Monte Carlo radiative transfer in molecular cloud cores

¹ Centro de Astronomia e Astrofísica da Universidade de Lisboa, Tapada da Ajuda, 1349-018 Lisboa, Portugal
² INAF-Osservatorio Astrofisico di Arcetri, Largo E. Fermi 5, 50125 Firenze, Italy

Corresponding author: J. Gonçalves, goncalve@arcetri.astro.it

Received: 15 August 2003
Accepted: 21 October 2003

Abstract

We present the results of a three-dimensional Monte Carlo radiative transfer code for starless molecular cloud cores heated by an external isotropic or non-isotropic interstellar radiation field. The code computes the dust temperature distribution inside model clouds with specified but arbitrary density profiles. In particular we examine in detail spherical (Bonnor-Ebert) clouds, axisymmetric and non-axisymmetric toroids, and clouds heated by an external stellar source in addition to the general interstellar field.
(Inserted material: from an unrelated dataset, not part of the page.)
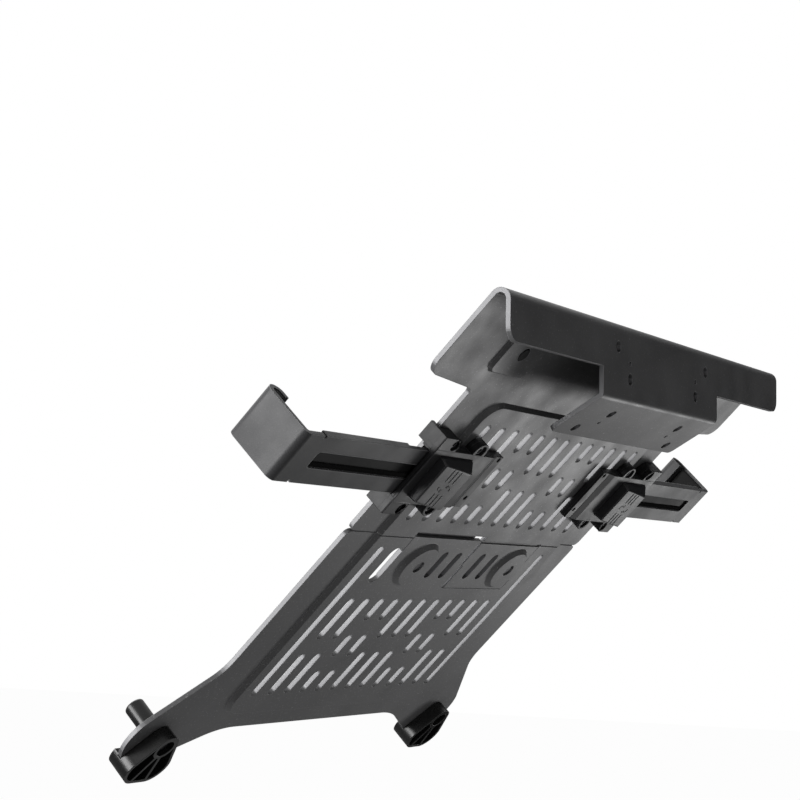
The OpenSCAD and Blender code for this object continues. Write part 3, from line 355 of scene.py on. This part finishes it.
mouldedBlack = {
    "dark": (0.014, 0.014, 0.015), "light": (0.020, 0.020, 0.021),
    "speckColour": (0.05, 0.05, 0.05), "speck": 0.3, "blotchSize": 0.03, "grainSize": 0.0004,
    "rough": (0.36, 0.5), "bump": 0.35, "bumpDepth": 0.00003, "metal": 0, "shine": 0.18,
    "edge": 0.0003, "wearAndHighlight": 0.3, "wearAndHighlightColour": (0.12, 0.12, 0.12),
}
buttonGrey = {
    **mouldedBlack, "dark": (0.020, 0.020, 0.022), "light": (0.028, 0.028, 0.030),
    "rough": (0.32, 0.42), "shine": 0.16, "speckColour": (0.15, 0.15, 0.15),
    # the pale edge colour at full strength paints a bright highlight line along the cap's edges
    "wearAndHighlightColour": (0.62, 0.62, 0.62), "wearAndHighlight": 1.0, "edge": 0.0009,
}
rubber = {
    **mouldedBlack, "dark": (0.010, 0.010, 0.010), "light": (0.016, 0.016, 0.016),
    "speckColour": (0.04, 0.04, 0.04), "rough": (0.55, 0.75), "bump": 0.6, "wearAndHighlight": 0.2,
    "shine": 0.3,
}
footBlack = {
    **mouldedBlack, "dark": (0.006, 0.006, 0.006), "light": (0.009, 0.009, 0.009),
    "rough": (0.24, 0.34), "shine": 0.3, "bump": 0.15, "wearAndHighlight": 0.1,
}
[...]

For these configurations, the code also computes maps of the emergent intensity at different wavelengths and arbitrary viewing angle, that can be compared directly with continuum maps of prestellar cores. In the approximation where the dust temperature is independent of interactions with the gas and where the gas is heated both by collisions with dust grains and ionization by cosmic rays, the temperature distribution of the gas is also calculated. For cloud models with parameters typical of dense cores, the results show that the dust temperature decreases monotonically from a maximum value near the cloud's edge (14–15 K) to a minimum value at the cloud's center (6–7 K). Conversely, the gas temperature varies in a similar range, but, due to efficient dust-gas coupling in the inner regions and inefficient cosmic-ray heating in the outer regions, the gradient is non-monotonic and the gas temperature reaches a maximum value at intermediate radii. The emission computed for these models (at 350 μm and 1.3 mm) shows that deviations from spherical symmetry in the density and/or temperature distributions are generally reduced in the simulated intensity maps (even without beam convolution), especially at the longer wavelengths.